Factually this is nonsense. Productivity is a measure of how much output we get for the time we put in, measured in the tens of pounds, not billions. Furthermore, the direct numerical effect of reducing the amount of time spent working can at worst have only a neutral effect on productivity – in fact, as we have seen, it is more likely to coincide with an improvement.

On the one hand, a loss of output due to a loss of hours worked is a legitimate concern. But there are also reasons to believe that, up to a certain number of bank holidays, this effect would be offset by productivity gains elsewhere. This could partly be due to Parkinson’s law, whereby the time a task takes to complete tends to equal the time available. Assuming this is true, more holiday would see an adjustment to achieving the same output in less time. The fact that people will have more time to spend money, and firms will need to find ways of increasing output to meet demand while hours are constrained hours, may also help. There is also evidence that tired and jaded workers are, unsurprisingly, likely to be less effective.

This also raises bigger questions around time and work. As automated processes are increasingly substituted for labour, and the rise of ‘digital Taylorism’ intensifies over the coming decades, working time is likely to become an increasingly important site of political struggle and policy debate.

Bank holidays represent one possible way of ensuring workers are remunerated in both time and pay. But this is also expensive for firms who are obliged to pay the same salary for fewer hours worked - beyond a certain number of bank holidays, the economic positives may no longer outweigh the negatives.

One alternative would be to reduce the working week. IPPR analysis has shown that even moving to a four-day week may not be a fiscal impossibility.

Modelling conducted as part of our analysis of the 2020s has shown that if all full-time contracts were reduced in hours by 20 per cent (or to 30 hours, whichever is lower), and part time contracts were topped up by six hours (or raised to 30 hours, whichever is lower) then around 16 per cent of hours would be lost from the labour market – with the corresponding loss in pay and tax receipts.

However, if this were accompanied by a rise in the minimum wage by a round a fifth (relative to what it would otherwise be by 2030), the effect on government finances would be broadly neutral, if not slightly positive This is despite an aging population increasing the costs of pensions and reducing the proportion of people in work and paying taxes. However it also assumes that there would be no effect on employment. In reality this is highly uncertain, but in theory the effect on employment could go in either direction. A higher minimum wage could make employers less likely to take on new staff, but reducing the number of hours worked by a given person may mean that more people need to be employed.
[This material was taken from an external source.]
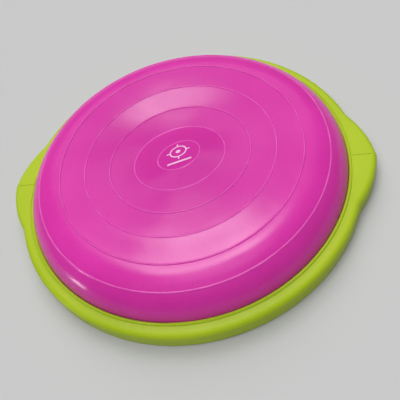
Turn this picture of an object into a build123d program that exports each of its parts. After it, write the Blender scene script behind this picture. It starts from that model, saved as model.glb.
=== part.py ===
"""Dome balance board: a low inflated PVC dome clamped into a round two-part plastic platform
with a hand wing on each side, rubber feet, and the air valve in a well under the middle.

Units are millimetres. +Z is up, the feet stand on z = 0, and the wings point along +X and -X.
"""

from build123d import *

import math
import os

# Platform
platform_radius = 272.0
foot_height = 4.0
platform_height = 28.0
platform_bottom = foot_height
platform_top = foot_height + platform_height
skin = 3.5
top_skin = 4.0
top_edge_radius = 8.0
corner_step = 2.0

# Hand wings: each half of the edge is one arc from the round rim to the tip
wing_tip_x = 292.5
wing_root_angle = 18.4
wing_sagitta = 6.3
wing_tip_fillet = 9.0
wing_root_fillet = 12.0
crease_width = 1.0
crease_depth = 0.6

# Dome
dome_radius = 250.0
dome_wall = 3.5
dome_side_bottom = 31.0
crown_height = 76.0
crown_dish = 6.0
shoulder_radius = 188.0
side_power = 2.6
side_root = 0.625
centre_flat_radius = 28.0
ring_radii = [34.0, 71.5, 110.0, 148.5, 188.0, 225.0]
ring_bead_radius = 2.0
ring_bead_height = 1.0
bead_outer_radius = 256.0
bead_bottom = 24.6
bead_top = 27.8

# Opening for the dome: a rounded lip, then a narrow groove round it
opening_radius = 250.6
lip_outer_radius = 255.2
lip_height = 1.4
groove_width = 1.6
groove_depth = 0.8

# Clamp ring and seal under the dome's bead
clamp_inner_radius = 246.0
clamp_outer_radius = 258.0
clamp_bottom = 20.4
clamp_top = 24.4
ear_outer_radius = 264.5
ear_width = 14.0
clamp_screw_circle = 261.0
seal_inner_radius = 249.0
seal_outer_radius = 254.0
seal_thickness = 2.0

# Base
deck_thickness = 4.0
deck_top = platform_bottom + deck_thickness
base_gap = 0.5
upstand_inner_radius = 249.5
upstand_outer_radius = 253.5
rib_height = 6.0
rib_thickness = 2.5
rib_count = 12
tread_groove_radii = [50.0 + 28.0 * k for k in range(6)]
tread_groove_width = 3.0
tread_groove_depth = 0.8

# Finger pockets under the wings
pocket_half_length = 58.0
pocket_inner_radius = 261.0
pocket_wall = 2.5
pocket_wall_top = platform_top - top_skin - corner_step
grip_thickness = 3.0
grip_half_length = 56.0
grip_bottom = 5.0
grip_top = 24.0
grip_rib_radius = 1.5
grip_rib_spacing = 16.0

# Screws
screw_shank_radius = 2.0
pilot_hole_radius = 2.05
clearance_hole_radius = 2.3
screw_head_radius = 3.6
screw_head_height = 2.5
screw_head_recess_length = 4.0
screw_head_recess_width = 1.0
screw_head_recess_depth = 1.0
screw_tip_z = 27.0
pilot_hole_top = 27.5
rim_screw_circle = 262.5
rim_screw_count = 12
rim_boss_radius = 4.5
base_boss_radius = 5.0
boss_meeting_z = 18.0
counterbore_radius = 4.2
counterbore_top = 11.0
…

Unlike increasing the number of bank holidays, such a move would focus employer efforts at increasing productivity, particularly in lower paid jobs, precisely where the highest gains are likely to be found.

It would also significantly reduce inequality. The poorest 50 per cent of households would have incomes that were between 7 and 21 per cent higher than they would otherwise be, while incomes for the richest 10 per cent would be 11 per cent lower.

Average change in disposable household income, by equivalised household income decile (per cent, 2030)

Source: IPPR tax benefit model using data from the Family Resources Survey (2014/15), and uprated using ONS (various datasets) and the OBR’s Economic and Fiscal Outlook (various years).
Note: Figures denote the effects of a four-day week and enhanced minimum wage in 2030/31, compared with a ‘no-change’ baseline scenario also uprated to 2030/31. Both scenarios take account of an aging population. The IPPR tax-benefit model is a micro-founded model that estimates the impact of policy reforms prior to any behavioural effects

Working time has always been central to progressive economic campaigns, from the fight for the weekend in the 19th century to campaigns for an eight hour working day in the 20th. As technology reshapes how we live and work, and our social, economic and political institutions in the process, the question of how we distribute time and leisure is likely to grow in importance. Labour’s proposal is likely to be only the opening salvo in this debate. But as a country we desperately need a deeper conversation about how and when we work – and the institutions shaping work, leisure, and ownership - to address the fundamental and longstanding weaknesses of the UK’s economic model. This is precisely what the IPPR Commission on Economic Justice intends to do.